There is an urgent need to rethink leisure travel. Increasing numbers of enlightened tourists, and some companies, now realise that the benefits of the world’s largest industry must be shared more equitably. We are waking up to the environmental and social consequences of cheap air fares, especially the mainstream ‘mini-break’. Business travellers too have started to question the necessity of a physical journey in the information age. US corporations such as Cisco and IBM already arrange virtual meetings for far-flung executives on the social network website Second Life. The aviation industry will eventually be forced to take responsibility for its carbon emissions. But more must be done, and soon.

We have much to learn from Sixties’ travellers, even if we can’t afford to take two years to trek to India. Like them, we need to favour ground travel, to limit our flights, to stay longer in a single spot rather than dart between scattered destinations. We should reign in our gluttony for distance and take no more than a single, annual long-haul trip. A personal commitment to embrace Satish Kumar’s proposal to restore Sunday as a day for contemplation and Gaia, free from fossil fuels and flying, would reduce individual carbon emissions by at least one seventh (more, if madly wasteful weekend-away flights are eliminated). Above all we need to learn to move away from our culture of immediate gratification and choose trips where we can value the journey as much as the destination. Getting there should again become part of the adventure, galvanising us to live in the moment or – in the Sixties’ imperative – to Be Here Now.

BACK IN HIS terraced Nepalese garden, Finnegan continued to reminisce about earlier days. “I’ll tell you a story. In the Sixties no-one ever spent winters in Kathmandu. Everyone took the train south to Goa to catch some rays,” he said. “The first year we sat together in a circle on the beach playing guitars. The second year some new guy brought a cassette deck and rigged it up to a car battery. The third year another guy came with bigger speakers, then with amplifiers. In the fifth year a stage was set up and some kid asked me for my back-stage pass. My back-stage pass! What happened to our sacred beach, man? It was time to move on.”
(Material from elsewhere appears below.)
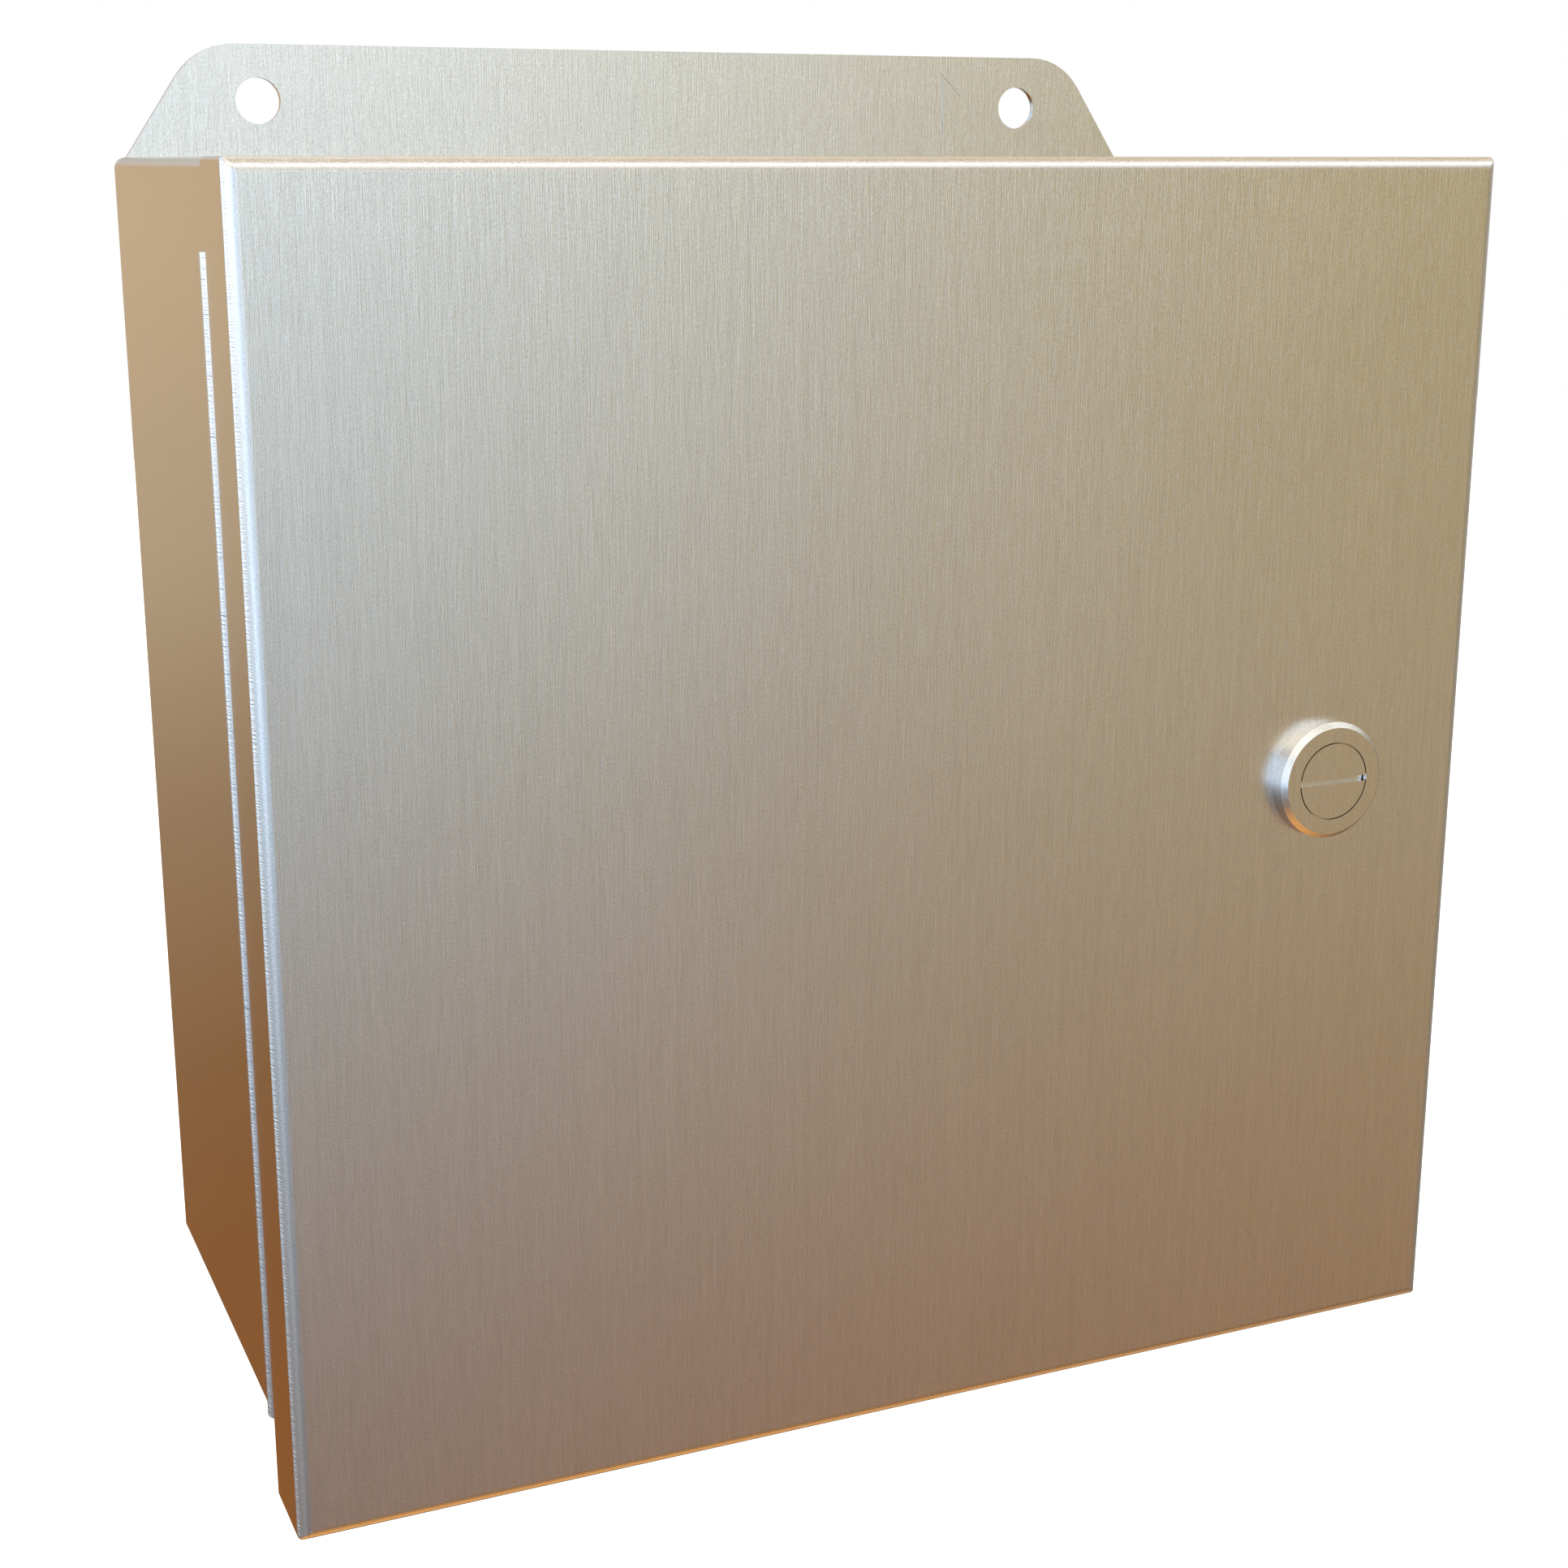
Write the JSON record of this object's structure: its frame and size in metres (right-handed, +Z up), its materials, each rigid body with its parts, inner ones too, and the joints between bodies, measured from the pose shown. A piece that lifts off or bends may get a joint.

But even by then there were few undiscovered places left for him to find. Travellers began to ask in a tone of rising panic, “Where to now, man? Where to now?” Over the course of a generation, Goa’s full-moon beach parties morphed from guitar-picking singsongs and psychedelic happenings to the Goa Trance scene. Ravers flew in for a week and took over the northern shore. Local Indians found themselves unwelcome in the waterside cafés.

A ring of hazy mountains was visible through the leaden veil of polluted air. “Kathmandu is now full of people reading the Lonely Planet guide to Vietnam!” said Finnegan, his voice filled with emotion.

Today’s ‘trailblazers’ – the ones reaching for the new frontier – are the ones who appreciate their power and travel in a manner that respects – even benefits – local communities, and that limits environmental impact. This attitude need not contract horizons: we can continue to be transformed by the foreign. In our discovered and fragile world, travel can still be an adventure.